▸ Stored data
>>>

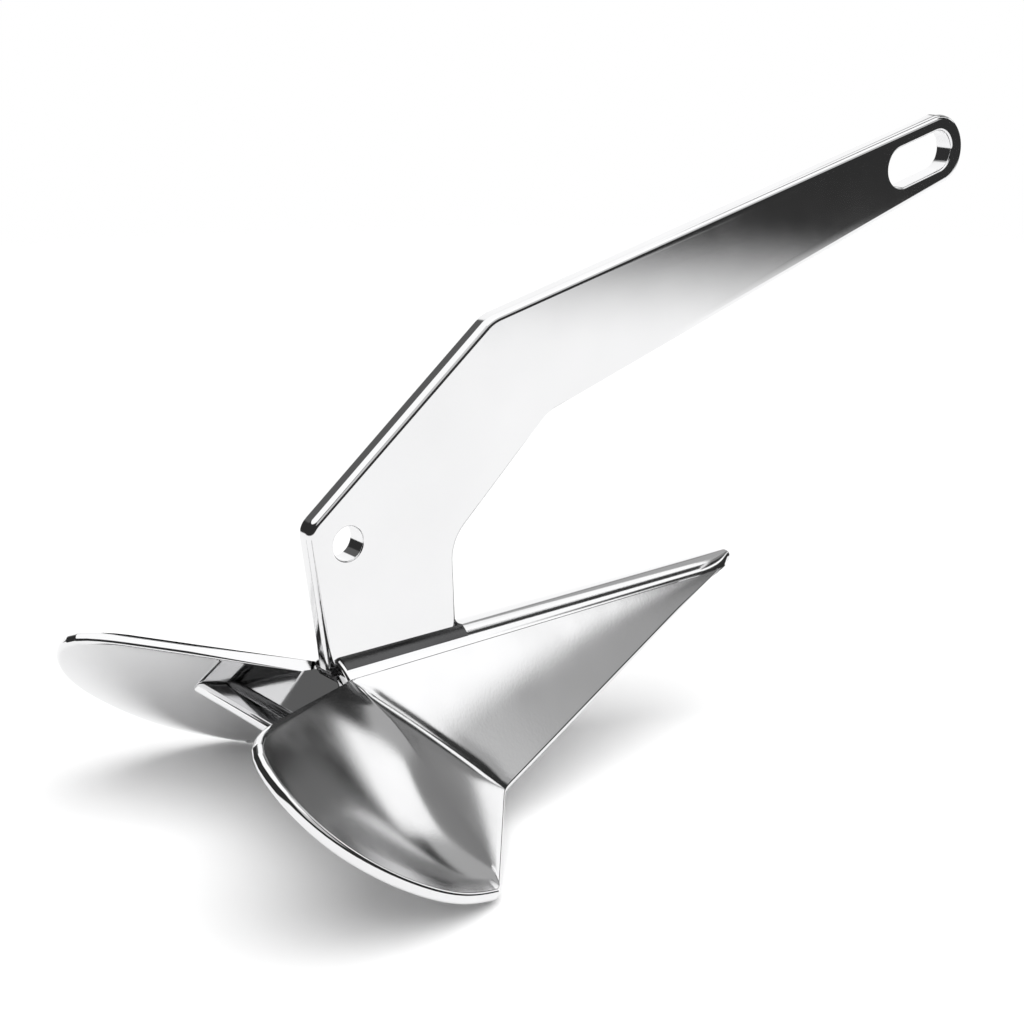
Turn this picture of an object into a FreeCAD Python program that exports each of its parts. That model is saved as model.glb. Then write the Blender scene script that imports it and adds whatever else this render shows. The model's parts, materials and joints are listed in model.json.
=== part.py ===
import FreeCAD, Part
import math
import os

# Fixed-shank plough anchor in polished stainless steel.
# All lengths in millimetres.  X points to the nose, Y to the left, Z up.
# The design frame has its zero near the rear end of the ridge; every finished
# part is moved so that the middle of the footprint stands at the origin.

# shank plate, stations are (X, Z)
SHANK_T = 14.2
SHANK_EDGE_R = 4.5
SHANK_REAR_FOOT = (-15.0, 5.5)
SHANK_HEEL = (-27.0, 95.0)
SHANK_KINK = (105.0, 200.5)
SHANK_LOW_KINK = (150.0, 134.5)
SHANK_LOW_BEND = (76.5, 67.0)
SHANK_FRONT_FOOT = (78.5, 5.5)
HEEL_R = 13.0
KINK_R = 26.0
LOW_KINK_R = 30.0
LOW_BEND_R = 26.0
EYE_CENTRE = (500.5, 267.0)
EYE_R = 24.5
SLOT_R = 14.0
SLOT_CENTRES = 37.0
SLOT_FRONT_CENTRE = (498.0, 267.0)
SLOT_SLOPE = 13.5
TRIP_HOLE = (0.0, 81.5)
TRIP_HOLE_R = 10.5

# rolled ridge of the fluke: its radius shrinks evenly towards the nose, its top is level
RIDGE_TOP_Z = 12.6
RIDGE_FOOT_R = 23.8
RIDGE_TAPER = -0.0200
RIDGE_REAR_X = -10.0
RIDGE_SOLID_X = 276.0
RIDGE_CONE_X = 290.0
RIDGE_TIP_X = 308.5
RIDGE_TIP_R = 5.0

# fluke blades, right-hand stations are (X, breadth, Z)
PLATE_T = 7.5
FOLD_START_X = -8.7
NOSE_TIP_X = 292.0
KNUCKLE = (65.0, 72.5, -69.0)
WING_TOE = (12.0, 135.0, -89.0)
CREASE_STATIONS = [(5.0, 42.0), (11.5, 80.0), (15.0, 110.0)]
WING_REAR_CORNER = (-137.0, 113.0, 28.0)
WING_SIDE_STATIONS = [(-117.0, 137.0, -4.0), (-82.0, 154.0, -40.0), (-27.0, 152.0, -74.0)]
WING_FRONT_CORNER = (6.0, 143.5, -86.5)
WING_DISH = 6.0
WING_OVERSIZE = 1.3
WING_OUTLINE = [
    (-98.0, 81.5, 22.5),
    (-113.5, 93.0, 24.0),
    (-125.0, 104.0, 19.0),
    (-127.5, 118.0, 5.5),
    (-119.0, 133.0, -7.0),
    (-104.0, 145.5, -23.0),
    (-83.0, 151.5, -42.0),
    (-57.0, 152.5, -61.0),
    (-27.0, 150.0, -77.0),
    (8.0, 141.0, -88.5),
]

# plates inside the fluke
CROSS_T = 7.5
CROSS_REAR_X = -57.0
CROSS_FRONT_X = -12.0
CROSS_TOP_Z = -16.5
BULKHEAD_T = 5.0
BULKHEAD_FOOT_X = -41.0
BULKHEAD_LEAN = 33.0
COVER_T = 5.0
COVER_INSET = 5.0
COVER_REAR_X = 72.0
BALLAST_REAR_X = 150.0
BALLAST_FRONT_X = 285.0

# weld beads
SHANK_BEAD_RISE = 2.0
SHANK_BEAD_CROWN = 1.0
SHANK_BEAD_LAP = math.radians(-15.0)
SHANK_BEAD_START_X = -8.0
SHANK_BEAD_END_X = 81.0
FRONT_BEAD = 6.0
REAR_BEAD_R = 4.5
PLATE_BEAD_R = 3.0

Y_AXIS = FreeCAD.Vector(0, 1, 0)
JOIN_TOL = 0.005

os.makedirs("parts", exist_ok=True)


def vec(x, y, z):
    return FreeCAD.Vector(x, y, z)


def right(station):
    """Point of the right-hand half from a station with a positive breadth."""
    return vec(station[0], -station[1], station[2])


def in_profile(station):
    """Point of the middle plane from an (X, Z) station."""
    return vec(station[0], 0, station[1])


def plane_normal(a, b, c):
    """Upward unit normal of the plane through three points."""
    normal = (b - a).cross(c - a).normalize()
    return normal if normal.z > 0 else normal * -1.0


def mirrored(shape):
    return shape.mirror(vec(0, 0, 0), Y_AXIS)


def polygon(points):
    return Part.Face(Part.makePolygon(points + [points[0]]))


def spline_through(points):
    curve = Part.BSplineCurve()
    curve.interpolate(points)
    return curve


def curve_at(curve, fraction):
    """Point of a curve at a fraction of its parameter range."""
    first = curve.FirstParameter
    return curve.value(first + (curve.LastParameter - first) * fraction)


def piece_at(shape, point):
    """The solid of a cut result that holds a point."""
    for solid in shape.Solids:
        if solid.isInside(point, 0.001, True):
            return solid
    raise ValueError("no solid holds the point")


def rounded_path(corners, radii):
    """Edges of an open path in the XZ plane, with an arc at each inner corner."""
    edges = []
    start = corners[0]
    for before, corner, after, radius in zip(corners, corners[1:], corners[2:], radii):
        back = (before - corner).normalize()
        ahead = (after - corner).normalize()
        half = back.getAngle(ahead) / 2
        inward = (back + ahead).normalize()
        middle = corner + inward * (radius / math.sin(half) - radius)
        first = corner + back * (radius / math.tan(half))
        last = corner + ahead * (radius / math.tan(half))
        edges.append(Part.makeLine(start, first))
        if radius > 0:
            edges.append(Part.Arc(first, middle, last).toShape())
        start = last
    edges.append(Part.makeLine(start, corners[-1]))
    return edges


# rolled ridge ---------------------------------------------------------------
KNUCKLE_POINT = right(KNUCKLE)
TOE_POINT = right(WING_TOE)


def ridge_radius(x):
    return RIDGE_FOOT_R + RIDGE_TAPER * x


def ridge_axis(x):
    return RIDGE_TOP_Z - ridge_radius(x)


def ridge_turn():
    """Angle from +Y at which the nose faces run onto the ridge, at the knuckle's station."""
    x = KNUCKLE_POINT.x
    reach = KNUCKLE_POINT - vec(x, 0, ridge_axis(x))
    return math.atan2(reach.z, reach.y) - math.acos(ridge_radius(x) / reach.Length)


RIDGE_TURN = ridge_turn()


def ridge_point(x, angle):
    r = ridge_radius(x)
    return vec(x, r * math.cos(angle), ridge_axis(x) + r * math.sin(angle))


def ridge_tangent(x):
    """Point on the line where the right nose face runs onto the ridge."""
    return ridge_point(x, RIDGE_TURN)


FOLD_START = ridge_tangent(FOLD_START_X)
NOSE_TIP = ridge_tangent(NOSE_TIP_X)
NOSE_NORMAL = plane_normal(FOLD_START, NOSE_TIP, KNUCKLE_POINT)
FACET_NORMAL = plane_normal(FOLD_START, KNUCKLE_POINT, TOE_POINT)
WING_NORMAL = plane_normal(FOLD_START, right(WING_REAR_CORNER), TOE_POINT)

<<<
>>>

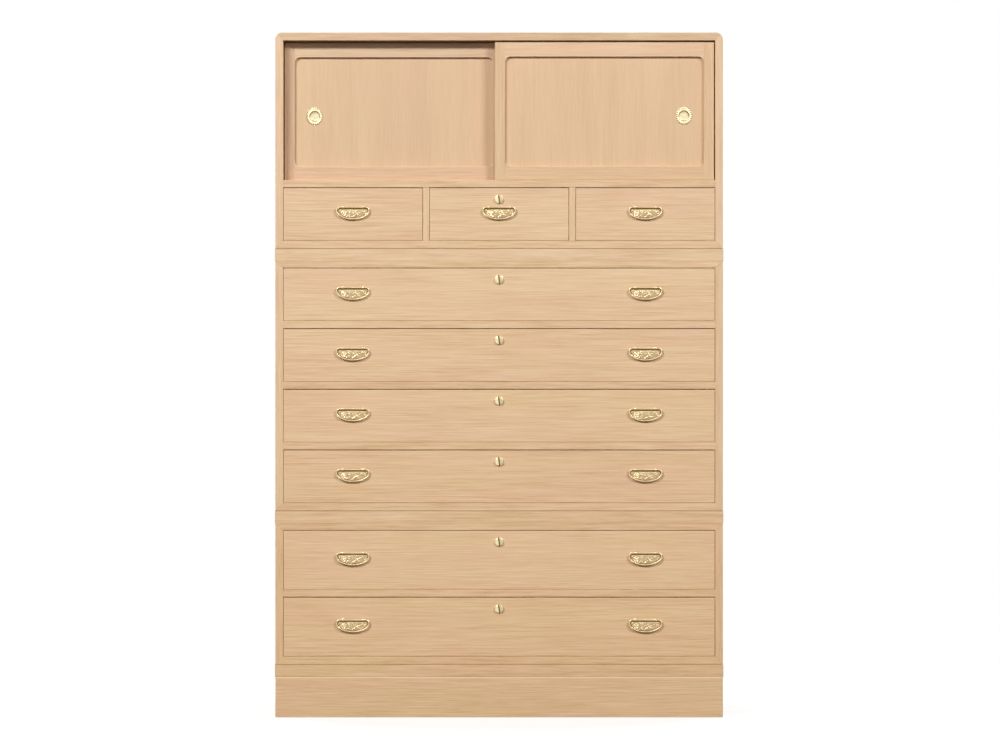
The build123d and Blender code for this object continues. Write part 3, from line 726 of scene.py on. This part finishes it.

<<<

Count the lines above in which the word "scene" appears, then state only that count.

▸ Response to this exercise
2